Relying solely on passwords for SSH authentication is generally discouraged, especially for IoT devices exposed to the internet. Passwords can be brute-forced or guessed. SSH key pairs offer a far more secure alternative. An SSH key pair consists of a public key and a private key. The public key is placed on the Raspberry Pi (server), and the private key remains securely on your local machine (client). When you attempt to connect, the server challenges your client, which then proves its identity using the private key without ever transmitting it. This method is vastly more secure because: * Private keys are typically much longer and more complex than any human-generated password. * They are resistant to brute-force attacks. * Even if an attacker gains access to your Raspberry Pi, they cannot use the public key to log in as you from another machine; they would need your private key. One user's experience highlights a common scenario: "So i need to log in to a machine using a password instead of a key, which i practically never do, Seems it should be easy but nope, ssh refuses to use anything but a key." This often happens when the server is configured to *only* allow key-based authentication, a highly recommended security posture. While "Remote ssh login password would be enough in this case" might seem convenient for quick access, for any persistent or internet-facing SSH Raspberry Pi IoT projects, keys are the way to go. To set up SSH key authentication: 1. **Generate a key pair on your local machine:** `ssh-keygen -t rsa -b 4096`. Follow the prompts; it's highly recommended to set a strong passphrase for your private key. 2. **Copy the public key to your Raspberry Pi:** `ssh-copy-id pi@your_raspberry_pi_ip_address`. This command automates placing your public key (`~/.ssh/id_rsa.pub` by default) into the `~/.ssh/authorized_keys` file on the Pi. If `ssh-copy-id` isn't available or you're using a different port, you can manually copy the content of your `id_rsa.pub` file and append it to `~/.ssh/authorized_keys` on the Pi.

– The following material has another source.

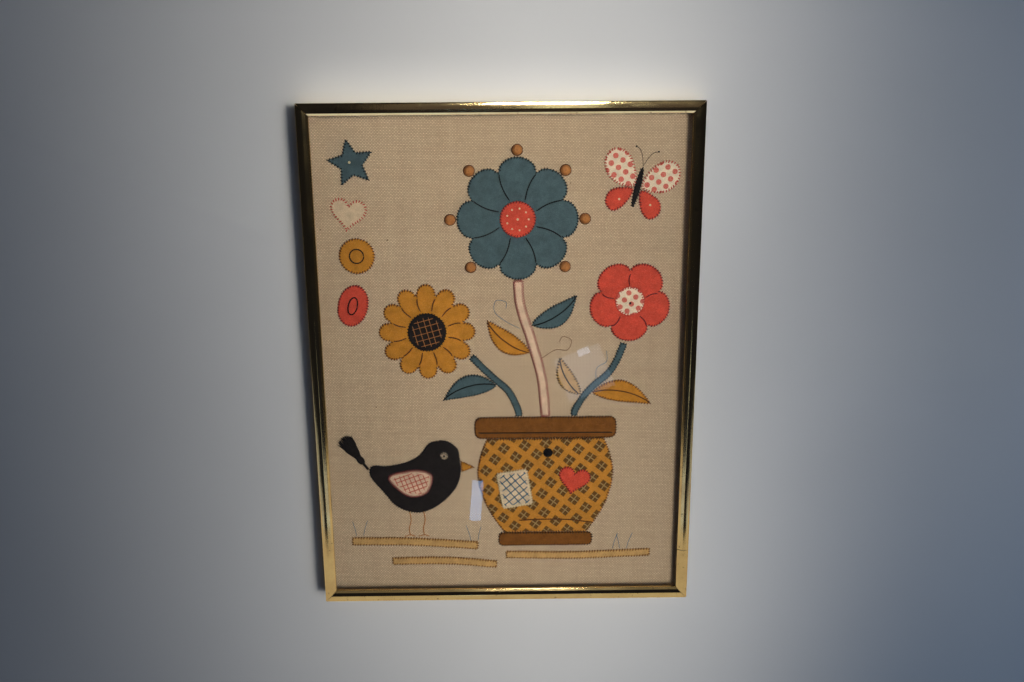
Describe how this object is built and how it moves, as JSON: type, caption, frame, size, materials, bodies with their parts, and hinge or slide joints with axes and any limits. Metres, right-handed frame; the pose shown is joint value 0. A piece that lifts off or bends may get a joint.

Disabling Password Authentication and Root Login

Once you've successfully set up SSH key authentication, you should disable password authentication entirely to prevent brute-force attacks. 1. Edit `sshd_config` again: `sudo nano /etc/ssh/sshd_config`. 2. Find the line `PasswordAuthentication yes` and change it to `PasswordAuthentication no`. 3. Restart SSH: `sudo systemctl restart ssh`. Similarly, logging in directly as the `root` user is a security risk because the `root` account has unrestricted privileges. It's best practice to disable direct root login and instead log in as a regular user (like `pi`) and use `sudo` for administrative tasks. 1. In `sshd_config`, find `PermitRootLogin yes` and change it to `PermitRootLogin no` or `PermitRootLogin prohibit-password` (which allows key-based root login but not password-based). For most IoT projects, `no` is preferred. 2. Restart SSH. One user's speculation, "I can speculate that this prevents adding your public key (which is paired with encrypted private key) without knowing," refers to the inherent security of key-based authentication. If password authentication is disabled, an attacker cannot simply add their public key to your `authorized_keys` file without first gaining access through other means (e.g., exploiting a different vulnerability), which is significantly harder.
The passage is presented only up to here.